FCC gives Netgear a temporary green light — and leaves everyone asking why

April 14, 2026
Hands intricately working on a motherboard, representing technology and precision engineering.
Photo by Mikhail Nilov on Pexels

What the FCC did

The FCC has granted Netgear conditional approval to import future consumer routers, cable modems, and cable gateways into the U.S. through October 1, 2027. It has been reported that the agency’s order cites a Pentagon “specific determination” that the listed devices do not pose risks to U.S. national security. The scope is narrow and specific: Netgear’s Nighthawk and Orbi lines plus certain CAX and CM series models were named in the approval.

Why this feels odd

This feels like a plot twist. The broader U.S. policy that triggered the foreign-router ban rested on the idea that devices built overseas could carry national-security risks — examples like the Volt Typhoon intrusions were invoked. Yet neither the FCC’s announcement nor Netgear’s statements explain why this company earned an exemption, and it has been reported that Netgear has not publicly committed to the U.S. manufacturing plans the FCC’s conditional process usually requires. Netgear did file disclosures with the SEC, but those filings, allegedly, don’t describe a detailed, time-bound plan to establish or expand U.S.-based manufacturing — a striking omission if the conditional approval rules were followed in spirit.

The practical tangle

There are practical and legal questions here. The FCC’s ban targets future devices, not products already on shelves — so what counts as a “new” router? Could a vendor simply rebrand a model to slip past the rule? It has been reported that Netgear suggested in its SEC filing that it can “update the software on existing consumer routers indefinitely” if it continues to receive conditional approvals, a framing some observers call misleading.
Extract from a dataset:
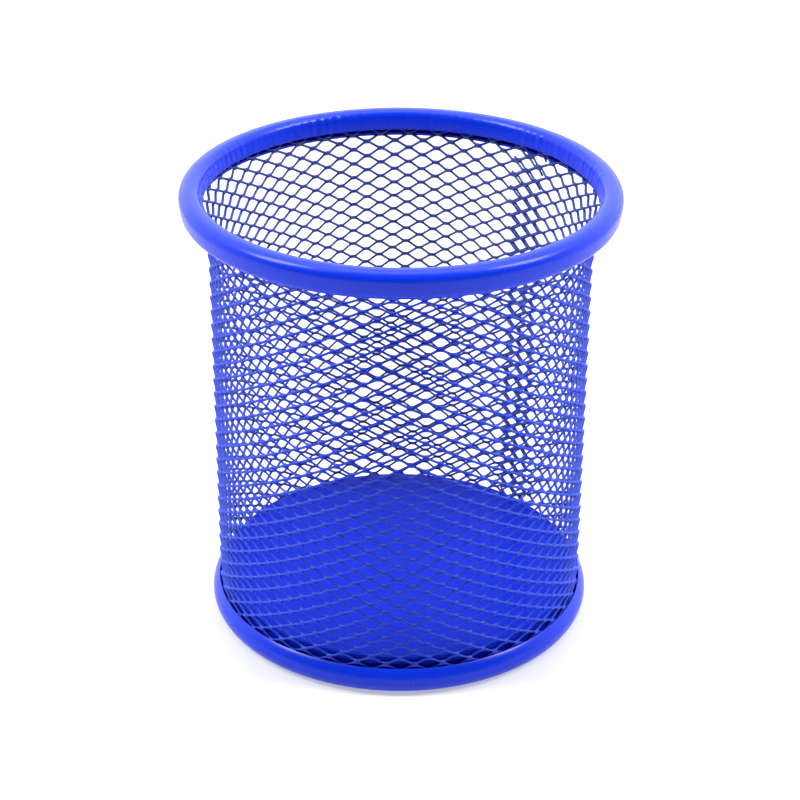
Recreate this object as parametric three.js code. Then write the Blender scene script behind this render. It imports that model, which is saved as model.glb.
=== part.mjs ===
// Round mesh pen cup: an expanded-steel sleeve whose top edge opens out into a hollow rolled rim,
// and whose foot stands in a folded base ring together with the skirt of a solid floor pan.
// Millimetres, +Z up. The origin is the middle of the foot, on the surface the cup stands on.
import * as THREE from "three";

// Driving dimensions.
const CUP_HEIGHT = 100; // foot to crown of the rim
const SLEEVE_RADIUS = 40.3; // outside of the straight mesh wall
const SLEEVE_DEPTH = 0.7; // through the strands, inside to outside
const FLARE_HEIGHT = 20; // the stretch below the crown over which the sleeve opens out
const FLARE_ANGLE = 55; // degrees above level at which the sleeve enters the rim
const RIM_OVERHANG = 5.9; // rim's outer side past the sleeve
const RIM_WIDTH = 4.6; // across the rolled rim
const RIM_HEIGHT = 5.9; // from the rim's underside to its crown
const RIM_ROUNDING = 1.9; // corner radius of the rim's section
const RIM_LEAN = 0.67; // how far the rim's section leans outwards over its height
const RING_BULGE = 2; // base ring's widest line past the sleeve
const RING_HEIGHT = 5.9; // base ring's outer wall
const RING_BELLY = 3; // height of the base ring's widest line
const RING_INNER_HEIGHT = 4.4; // base ring's inner wall, inside the pan's skirt
const RING_ROUNDING = 1.2; // outside radius of the fold between foot and inner wall
const FLOOR_HEIGHT = 8; // top of the floor pan
const PAN_SHEET = 0.6; // coated sheet of the floor pan
const PAN_BEND = 1; // outside radius of the bend between floor and skirt
const BAND = 0.6; // coated strip of the rim and of the base ring
const CLEARANCE = 0.3; // between pieces that meet
const TURNS = 48; // flats around each turned piece
const BEND_STEPS = 2; // flats along half of a quarter bend

// Radii and heights that follow from them.
const sleeveLine = SLEEVE_RADIUS - SLEEVE_DEPTH / 2;
const panRadius = SLEEVE_RADIUS - SLEEVE_DEPTH - CLEARANCE;
const skirtFoot = BAND + 2 * CLEARANCE;
const entry = THREE.MathUtils.degToRad(FLARE_ANGLE);

// The rim's strip bends round four corners. The sleeve's edge ends at the lower inner one.
const rimBend = Math.min(RIM_ROUNDING, RIM_WIDTH / 2, RIM_HEIGHT / 2) - BAND / 2;
const cornersAcross = RIM_WIDTH - BAND - 2 * rimBend;
const cornersUp = RIM_HEIGHT - BAND - 2 * rimBend;
const cornersLean = (RIM_LEAN * cornersUp) / RIM_HEIGHT;
const rimCorner = new THREE.Vector2(
  SLEEVE_RADIUS + RIM_OVERHANG - BAND / 2 - rimBend - cornersAcross - cornersLean,
  CUP_HEIGHT - BAND / 2 - rimBend - cornersUp,
);

// An outline around an open line, half the thickness to each side of it. It closes on itself or on the axis.
function thicken(line, thickness) {
  const side = (reach) => line.map((point, i) => {
    const before = line[Math.max(i - 1, 0)];
    const after = line[Math.min(i + 1, line.length - 1)];
    const along = after.clone().sub(before).normalize();
    return new THREE.Vector2(point.x + along.y * reach, point.y - along.x * reach);
  });
  const outline = [...side(thickness / 2), ...side(-thickness / 2).reverse()];
  return line[0].x > 0 ? [...outline, outline[0].clone()] : outline;
}

// A solid of revolution about Z from an outline of (radius, height) points.
function turn(outline) {
  const geometry = new THREE.LatheGeometry(outline, TURNS);
  geometry.rotateX(Math.PI / 2);
  return geometry;
}

// The sleeve's wall: straight from the foot, one curve that leans out, and a straight edge through the slit.
function sleeveOutline() {
  const wall = new THREE.Path();
  wall.moveTo(sleeveLine, skirtFoot);
  wall.lineTo(sleeveLine, CUP_HEIGHT - FLARE_HEIGHT);
  wall.quadraticCurveTo(
    sleeveLine,
    rimCorner.y - (rimCorner.x - sleeveLine) * Math.tan(entry),
    rimCorner.x - rimBend * Math.cos(entry),
    rimCorner.y - rimBend * Math.sin(entry),
  );
  wall.lineTo(rimCorner.x, rimCorner.y);
  return thicken(wall.getPoints(2 * BEND_STEPS), SLEEVE_DEPTH);
}

// The rim's strip, rolled round from one edge of the slit that the sleeve enters to the other edge.
function rimOutline() {
  const slit = Math.asin((SLEEVE_DEPTH / 2 + CLEARANCE) / (rimBend - BAND / 2));
  const outerCorner = rimCorner.x + cornersAcross;
  const upperCorner = rimCorner.y + cornersUp;
  const strip = new THREE.Path();
  strip.absarc(rimCorner.x, rimCorner.y, rimBend, Math.PI + entry + slit, 1.5 * Math.PI, false);
  strip.absarc(outerCorner, rimCorner.y, rimBend, 1.5 * Math.PI, 2 * Math.PI, false);
  strip.absarc(outerCorner + cornersLean, upperCorner, rimBend, 0, 0.5 * Math.PI, false);
  strip.absarc(rimCorner.x + cornersLean, upperCorner, rimBend, 0.5 * Math.PI, Math.PI, false);
  strip.absarc(rimCorner.x, rimCorner.y, rimBend, Math.PI, Math.PI + entry - slit, false);
  return thicken(strip.getPoints(BEND_STEPS), BAND);
}

// The base ring's strip: down the outside from the lip, round the belly, across the foot, up the inside.
function ringOutline() {
  const lip = SLEEVE_RADIUS + CLEARANCE + BAND / 2;
  const belly = SLEEVE_RADIUS + RING_BULGE - BAND / 2;
  const inner = panRadius - PAN_SHEET - CLEARANCE - BAND / 2;
  const fold = RING_ROUNDING - BAND / 2;
  const strip = new THREE.Path();
  strip.moveTo(lip, RING_HEIGHT);
  strip.quadraticCurveTo(belly, (RING_HEIGHT + RING_BELLY) / 2, belly, RING_BELLY);
  const lowerBulge = [belly - SLEEVE_RADIUS, RING_BELLY - BAND / 2];
  strip.absellipse(SLEEVE_RADIUS, RING_BELLY, ...lowerBulge, 0, -Math.PI / 2, true);
  strip.absarc(inner + fold, BAND / 2 + fold, fold, -Math.PI / 2, -Math.PI, true);
  strip.lineTo(inner, RING_INNER_HEIGHT);
  return thicken(strip.getPoints(BEND_STEPS), BAND);
}

// The floor pan: a flat disc whose edge bends down into a skirt inside the sleeve.
function panOutline() {
  const bend = PAN_BEND - PAN_SHEET / 2;
  const middle = FLOOR_HEIGHT - PAN_SHEET / 2;
  const skirt = panRadius - PAN_SHEET / 2;
  const sheet = new THREE.Path();
  sheet.moveTo(0, middle);
  sheet.lineTo(skirt - bend, middle);
  sheet.absarc(skirt - bend, middle - bend, bend, Math.PI / 2, 0, true);
  sheet.lineTo(skirt, skirtFoot);
  return thicken(sheet.getPoints(BEND_STEPS), PAN_SHEET);
}

function piece(name, outline, color, roughness, metalness) {
  const material = new THREE.MeshStandardMaterial({ color, roughness, metalness });
  const mesh = new THREE.Mesh(turn(outline), material);
  mesh.name = name;
  return mesh;
}

const cup = new THREE.Group();
cup.add(
  piece("rim_bead", rimOutline(), 0x2a40ee, 0.3, 0),
  piece("mesh_sleeve", sleeveOutline(), 0x2236d8, 0.38, 0),
  piece("base_pan", panOutline(), 0x1428d0, 0.35, 0),
  piece("base_ring", ringOutline(), 0x2a40ee, 0.3, 0),
);

export default cup;
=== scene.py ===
"""Round mesh pen cup in royal blue powder coat: expanded sleeve, rolled rim, floor pan and base ring."""

import math

import bmesh
import bpy
import numpy as np
from bpy.props import FloatProperty, FloatVectorProperty, IntProperty, PointerProperty
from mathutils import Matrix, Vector


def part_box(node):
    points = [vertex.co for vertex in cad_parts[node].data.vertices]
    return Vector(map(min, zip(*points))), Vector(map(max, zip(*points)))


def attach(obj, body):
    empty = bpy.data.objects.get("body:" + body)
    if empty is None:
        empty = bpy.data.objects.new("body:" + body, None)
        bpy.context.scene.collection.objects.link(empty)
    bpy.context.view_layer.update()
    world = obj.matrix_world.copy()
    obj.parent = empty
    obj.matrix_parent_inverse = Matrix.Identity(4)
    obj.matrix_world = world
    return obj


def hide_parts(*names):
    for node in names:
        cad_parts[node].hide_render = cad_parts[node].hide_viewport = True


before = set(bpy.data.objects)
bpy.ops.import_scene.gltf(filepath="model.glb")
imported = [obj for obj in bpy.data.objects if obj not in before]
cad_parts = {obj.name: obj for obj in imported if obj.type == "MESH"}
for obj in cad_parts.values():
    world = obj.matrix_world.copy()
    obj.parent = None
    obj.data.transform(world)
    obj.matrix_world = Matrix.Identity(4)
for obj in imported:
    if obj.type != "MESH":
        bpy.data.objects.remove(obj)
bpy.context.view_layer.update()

bl_info = {
    "name": "Mesh Pen Cup",
    "version": (1, 0, 0),
    "blender": (4, 5, 0),
    "location": "View3D > Sidebar > Pen Cup",
    "description": "Models a round desk cup of expanded steel with a rolled rim",
    "category": "Add Mesh",
}

MM = 0.001
BODY = "root"
SLEEVE_DEPTH = 0.7 * MM  # through the strands, as the CAD sleeve has it

RIM_LOW, RIM_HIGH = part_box("rim_bead")
SLEEVE_LOW, SLEEVE_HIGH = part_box("mesh_sleeve")
PAN_LOW, PAN_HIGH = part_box("base_pan")
RING_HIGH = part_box("base_ring")[1]

# Modelling tolerances.
SAME_PLACE = 0.01 * MM  # a section's corner is found within this
TURN_MERGE = 0.001 * MM  # points of a turned piece this close are one
SHEET_MERGE = 0.002 * MM  # points of the expanded sheet this close are one
CUT_TOLERANCE = 0.0005 * MM  # a point this close to a cut lies on it
SMOOTH_ANGLE = 50  # degrees up to which a turned piece is shaded as one surface

# Shares that shape the sheet metal.
STRAND_BENDS = (0.15, 0.7, 0.15)  # a strand's first bend, middle and last bend, as shares of its length
STRAND_RISES = (0.12, 0.76, 0.12)  # how much of its rise each of them takes
CURL_BEND = 0.7  # bend at the rim's inner edge, as a share of the curl's reach
DISH_SHARE = 0.8  # radius of the floor's dished middle, as a share of the floor's
FLARE_STEPS = 60  # points along the curve where the wall opens out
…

Regulators, competitors, and retailers will be watching for whether this approval becomes a narrow exemption or a loophole.

What to expect next

Requests for clarification to both Netgear and the FCC are pending. If the agencies don’t explain the rationale and the paperwork behind this decision, the moment will feel less like regulatory certainty and more like theater — confusing and consequential. Keep an eye on follow-ups: this decision could reshape how the router ban actually works in practice, and whether policy will hinge on technical fixes, supply-chain commitments, or something less visible.